Di antara deretan peserta dengan pakaian adat penuh warna, tampak sekelompok mahasiswa muda membawa semangat berbeda – semangat melestarikan budaya lewat ritual tarian Roko Molas Poco.
Ritual adat Roko Molas Poco memiliki makna yang dalam bagi masyarakat Manggarai. Dalam bahasa lokal,
- Roko berarti membawa atau memikul.
- Molas berarti perempuan cantik.
- Poco berarti gunung” atau hutan.
Secara simbolik, ritual ini menggambarkan kerjasama, tanggungjawab, dan penghormatan terhadap kehidupan, terutama dalam konteks pembangunan Mbaru Gendang – rumah adat sebagai pusat kehidupan sosial dan spiritual orang Manggarai.

Mahasiswa Prodi Teologi Unika St. Paulus Ruteng
Tahun 2025 ini, Festival Golo Curu menjadi momen istimewa bagi segenap mahasiswa Unika St. Paulus Ruteng. Karena sebanyak 44 mahasiswa semester I Program Studi Teologi Unika St. Paulus Ruteng turut ambil bagian dalam perayaan tersebut.
Mereka membawa dan menampilkan tarian Roko Molas Poco dalam perarakan patung Bunda Maria dari Natas Labar menuju Gereja Katedral Baru Ruteng. Perpaduan antara iman dan budaya lokal terasa begitu kuat, menghadirkan suasana yang sakral sekaligus menggetarkan hati.
“Melalui kegiatan ini, kami belajar bahwa iman dan budaya tidak bertentangan, tetapi bisa saling memperkaya,” ujar salah satu mahasiswa peserta dengan penuh antusias.
Gerak langkah yang ritmis, hentakan kaki yang serempak, dan iringan gong serta gendang menjadi wujud nyata kebersamaan dan penghargaan terhadap warisan leluhur.

Bagi para mahasiswa, keterlibatan dalam festival ini bukan sekadar tampil di hadapan publik.
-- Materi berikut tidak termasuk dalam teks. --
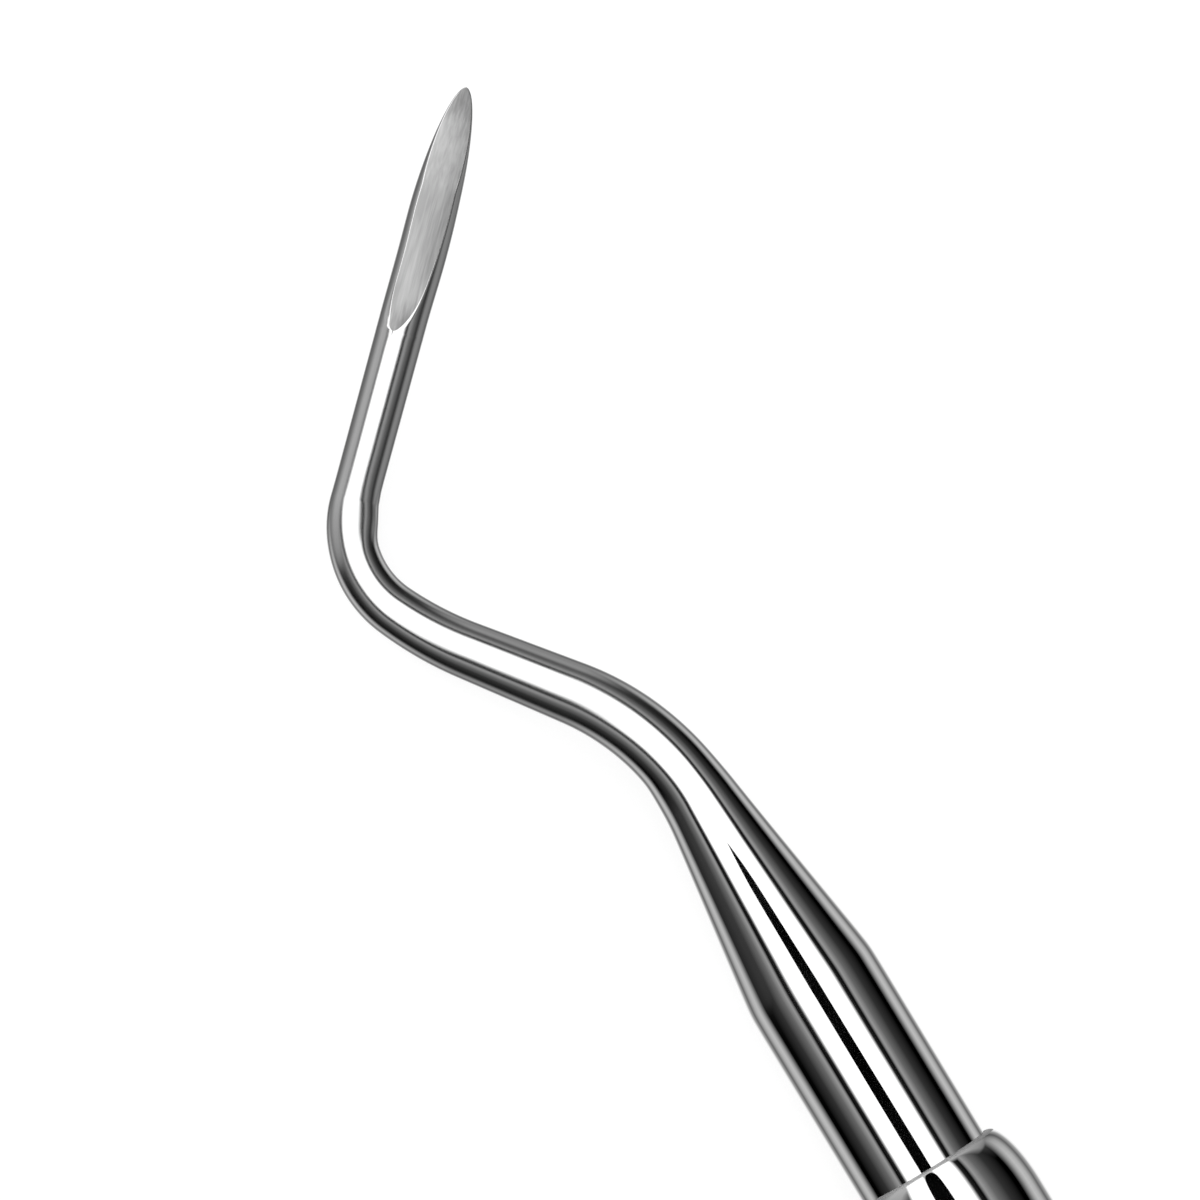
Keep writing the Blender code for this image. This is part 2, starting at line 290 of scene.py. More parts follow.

Lebih dari itu, mereka belajar tentang makna Roko Molas Poco sebagai simbol keindahan, kekompakan, dan solidaritas.
Tradisi ini bukan sekadar “tontonan”, melainkan ungkapan identitas dan kebanggaan masyarakat Manggarai.
Partisipasi generasi muda seperti mahasiswa Unika St. Paulus Ruteng menunjukkan bahwa budaya lokal tetap hidup dan relevan. Di tengah arus modernisasi dan globalisasi, semangat menjaga dan menghidupkan kembali nilai-nilai adat menjadi semakin penting.
“Harapannya, Roko Molas Poco tidak hanya dikenal di Manggarai, tetapi juga mendapat tempat di hati masyarakat luas,” ujar seorang dosen pendamping.
“Budaya ini adalah warisan, dan tugas kita adalah menjaganya agar terus hidup,” lanjutnya.
Festival Golo Curu tahun ini pun berakhir dengan sukacita. Namun gema langkah dan irama Roko Molas Poco masih terasa di hati para peserta muda – sebagai tanda bahwa cinta pada budaya sendiri bisa tumbuh dari pengalaman yang sederhana namun bermakna.